Another teammate noticed a last-minute meeting invite with our MD. She was a star and had just joined. There was no way they were letting her go.
I NEVER gave corporate the privilege of sending work emails to my phone. I opened my computer before my work hours, which I rarely did. My phone was also on DND until 9:30.
I opened my computer and logged in to see that I had a Teams message from the same MD. The message asked if we could meet.
I hop on the call with my MD whom I’d worked closely with and had multiple conversations about altering communications if layoffs were to come around the same time as an all-hands meeting.
No LinkedIn Essay. No TikTok (Yet). Just EXCITEMENT.
No “I’m excited to announce” post. No thinkpiece. Just Freedom.
Because truthfully? I wanted this.
I didn’t love hated my job. Now I couldn’t wait to leave, AND now they were paying me for 60 days AND giving me severance. I hit the jackpot. As someone who lived in the Bay Area (San Francisco & Oakland) as a grad student and then nonprofit employee, I’d seen what my tech friends had done with their severance packages, and now I was getting one. It felt like I’d found the golden ticket. Charlie and the Chocolate Factory was my favorite movie as a kid.
I told friends. I even texted for an Instacart referral—then actually read my severance agreement (pro tip: always read the fine print) and realized I couldn’t do anything until the 60 days ended. Tough for a hustler. Manageable for a human.

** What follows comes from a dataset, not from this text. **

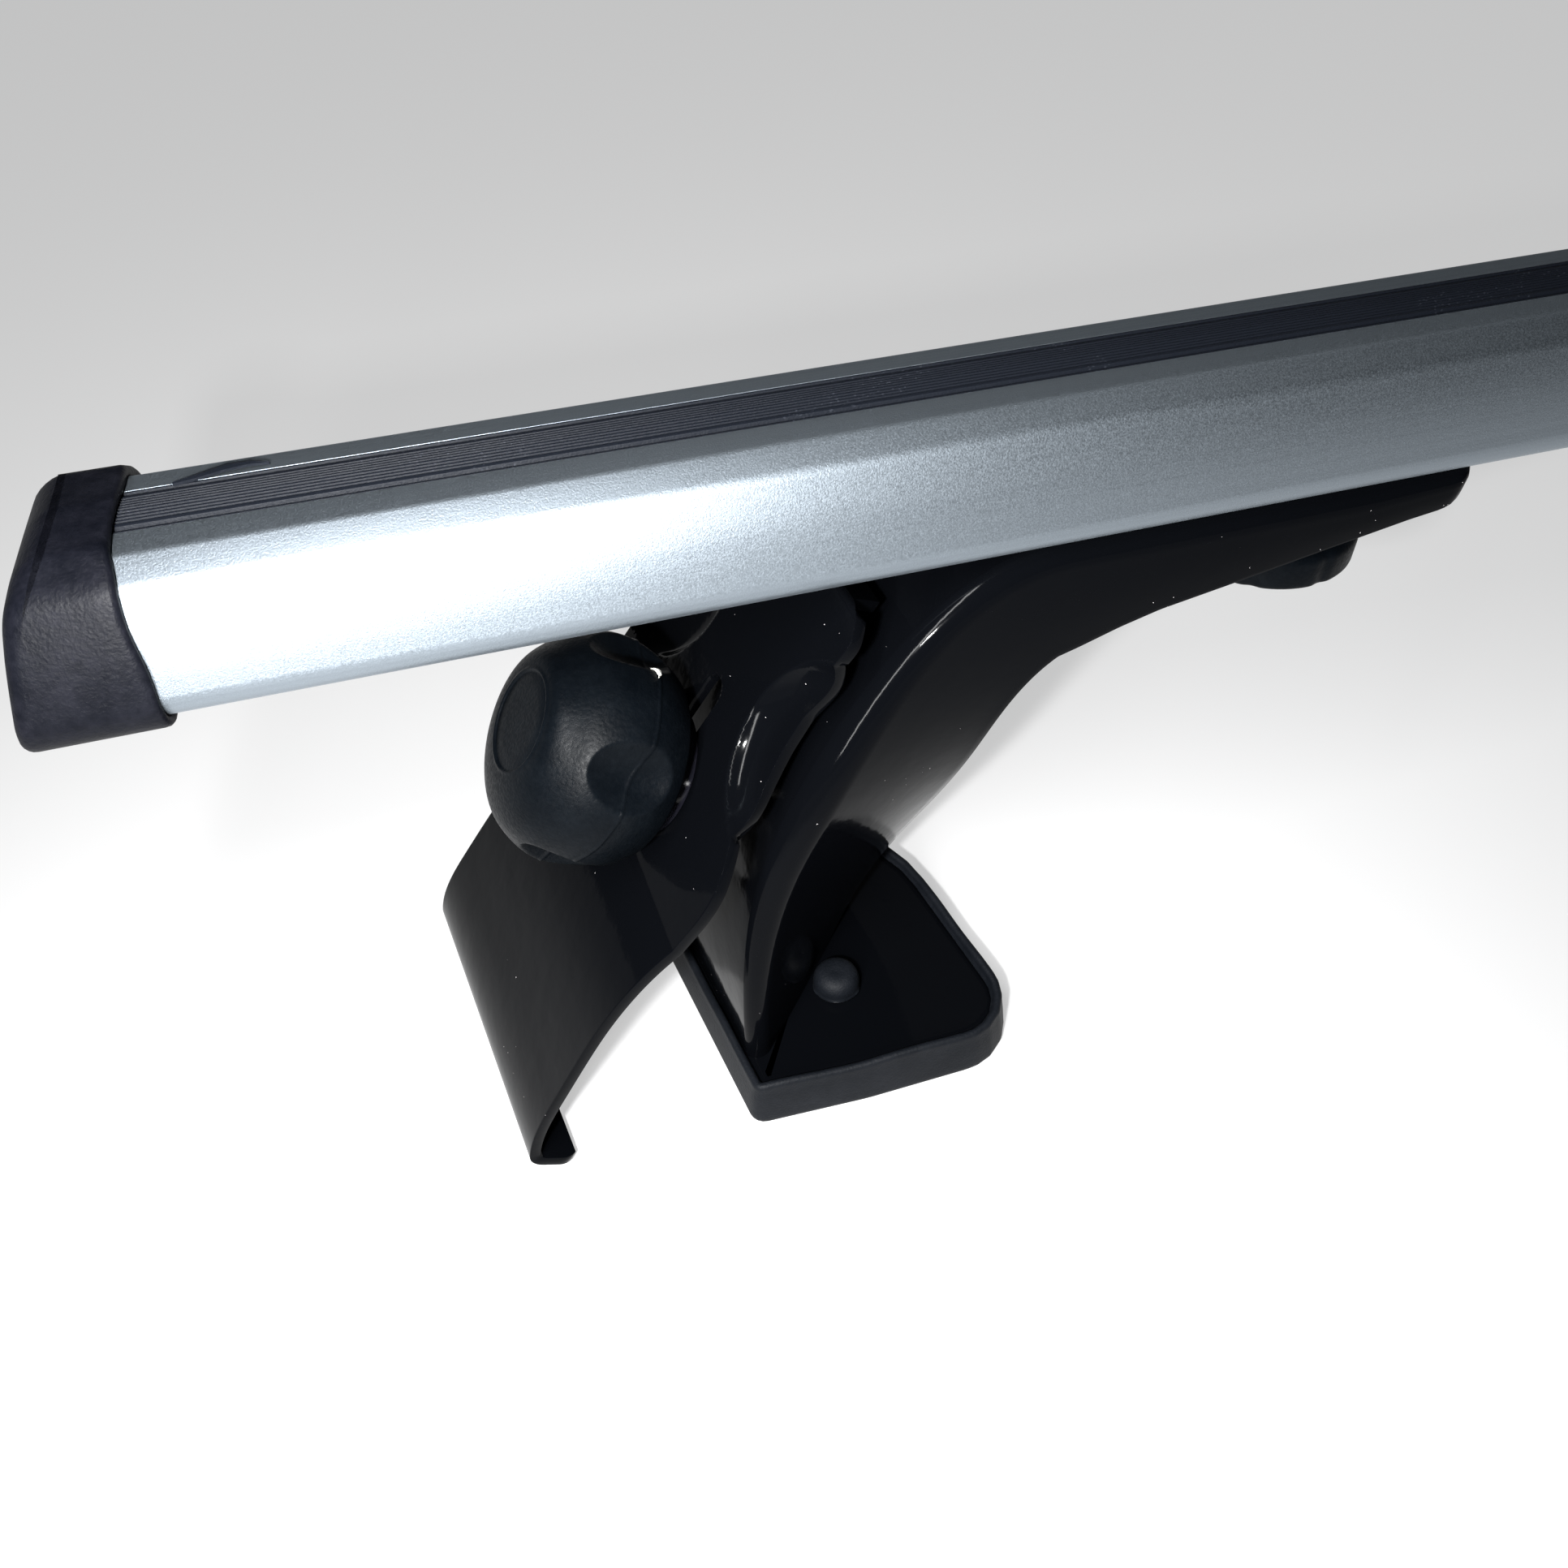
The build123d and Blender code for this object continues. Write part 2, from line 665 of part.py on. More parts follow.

Bottomless Brunch on a Monday
I messaged my former teammate, who quit 6 months prior, and who had sworn I’d never be cut because my salary was insignificant to the overall budget—WRONG. We met for bottomless brunch where she asked:
“Will I see you in Barcelona with my mom this summer?”
Record scratch. I could travel. I could move. One of my three life could finally be marked off.

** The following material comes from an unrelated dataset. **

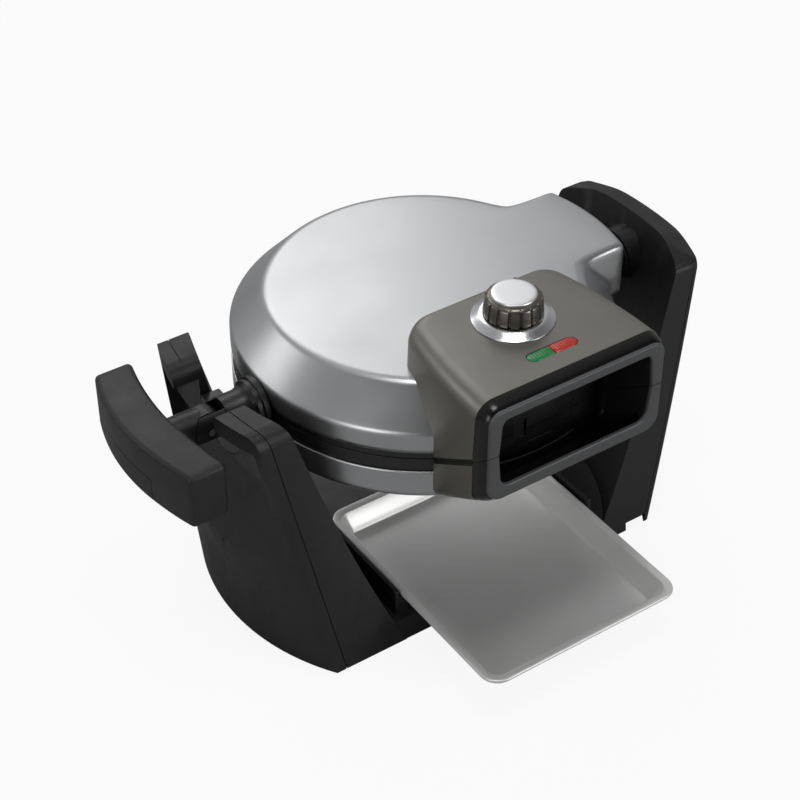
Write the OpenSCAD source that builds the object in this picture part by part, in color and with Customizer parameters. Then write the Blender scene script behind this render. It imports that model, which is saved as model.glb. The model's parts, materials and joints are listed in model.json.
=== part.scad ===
// Round waffle maker that turns over in a stand, with a fold-down handle and a drip tray.
// The turning axis runs along X, the control housing faces -Y, and the table is z = 0.

/* [Stand] */
// Height of the turning axis over the table
axis_h = 160; // [156:1:168]
// Half depth of the stand at the table
foot_y = 83.5; // [80:0.5:90]
// Half depth of the stand at the top of its supports
top_y = 57.5; // [55:0.5:60]
// Height of the left support over the turning axis
support_rise = 25; // [24:0.5:30]
// Height of the right support's middle over the turning axis
right_rise = 31.5; // [28:0.5:34]
// Radius of the right support's arched top
arch_r = 147; // [130:1:180]
// Radius of the supports' upper corners
support_corner = 10; // [6:1:14]
// Room between the round body and the left support at the axis
left_gap = 21; // [20:0.5:26]
// Thickness of the left support at the axis
left_t = 22; // [20:0.5:26]
// Room between the round body and the right support at the axis
right_gap = 40; // [38:0.5:46]
// Thickness of the right support at the axis
right_t = 19; // [17:0.5:24]
// Wall of the moulded supports
support_wall = 3; // [2.5:0.1:4]
// Gap that the rubber feet hold under the stand
foot_gap = 1.5; // [1:0.1:3]
// Radius of a rubber foot
foot_r = 8; // [6:0.5:10]

/* [Round body] */
// Radius of the round covers
body_r = 118.5; // [114:0.5:120]
// Width of the lid's sloping part
lid_slope_w = 22; // [18:0.5:28]
// Height of the lid's top over the parting line
lid_h = 41; // [38:0.5:44]
// Height of the lid's sloping part
lid_slope_h = 23; // [18:0.5:26]
// Depth of the lower cover under the parting line
lower_h = 40; // [36:0.5:44]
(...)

(…to be continued in the next post: “How I Turned a Layoff Into a One-Way Ticket”—visa options, budgeting with severance, planning a multi-city Europe jump, and the honest timeline.)
Key Takeaways (if you’re facing a layoff)

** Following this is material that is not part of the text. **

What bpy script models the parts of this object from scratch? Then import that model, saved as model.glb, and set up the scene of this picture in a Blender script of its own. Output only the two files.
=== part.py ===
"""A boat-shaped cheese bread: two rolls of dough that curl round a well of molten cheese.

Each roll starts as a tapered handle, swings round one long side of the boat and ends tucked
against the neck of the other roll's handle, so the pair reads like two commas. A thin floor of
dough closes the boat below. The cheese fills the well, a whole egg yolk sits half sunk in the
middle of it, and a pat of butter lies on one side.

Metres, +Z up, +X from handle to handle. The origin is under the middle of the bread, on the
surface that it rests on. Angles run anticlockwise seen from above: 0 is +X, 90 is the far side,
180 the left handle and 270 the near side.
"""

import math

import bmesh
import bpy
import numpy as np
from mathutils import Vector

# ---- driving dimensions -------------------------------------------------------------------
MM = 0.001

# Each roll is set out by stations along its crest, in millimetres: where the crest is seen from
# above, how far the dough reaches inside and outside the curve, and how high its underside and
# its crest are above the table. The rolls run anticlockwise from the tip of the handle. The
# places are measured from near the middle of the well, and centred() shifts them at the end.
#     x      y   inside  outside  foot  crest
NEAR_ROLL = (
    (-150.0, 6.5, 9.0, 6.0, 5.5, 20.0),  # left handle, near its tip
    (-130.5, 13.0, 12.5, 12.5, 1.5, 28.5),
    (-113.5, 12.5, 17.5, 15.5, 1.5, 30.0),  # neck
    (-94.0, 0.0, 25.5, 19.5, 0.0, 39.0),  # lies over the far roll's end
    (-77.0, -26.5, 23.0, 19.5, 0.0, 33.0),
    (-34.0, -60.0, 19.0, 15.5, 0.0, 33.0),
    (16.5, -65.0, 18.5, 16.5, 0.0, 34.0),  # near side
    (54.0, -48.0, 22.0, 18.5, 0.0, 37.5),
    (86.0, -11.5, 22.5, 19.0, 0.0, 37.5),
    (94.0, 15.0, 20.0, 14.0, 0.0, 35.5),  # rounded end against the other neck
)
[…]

- Read your agreement. Know the do’s/don’ts during your notice period.
- Buy time, not things. Severance is breathing room—use it to make aligned decisions.
- Celebrate the pivot. A small ritual (hello, weekday brunch) helps mark the moment.
- Name the dream. Travel? Move abroad? Freelance? Naming it turns it into a plan.
FAQs
Is it normal to feel relieved after a layoff?
Yes. Layoffs are complex. Relief, fear, excitement—mixed emotions are normal.
Can severance help you travel or move abroad?
It can. The key is budgeting, timing, and visa research. I’ll share my exact steps and numbers in the next post.
What should I do first after a layoff?
Gather documents, read the agreement, map your finances, and sketch a 30/60/90-day plan.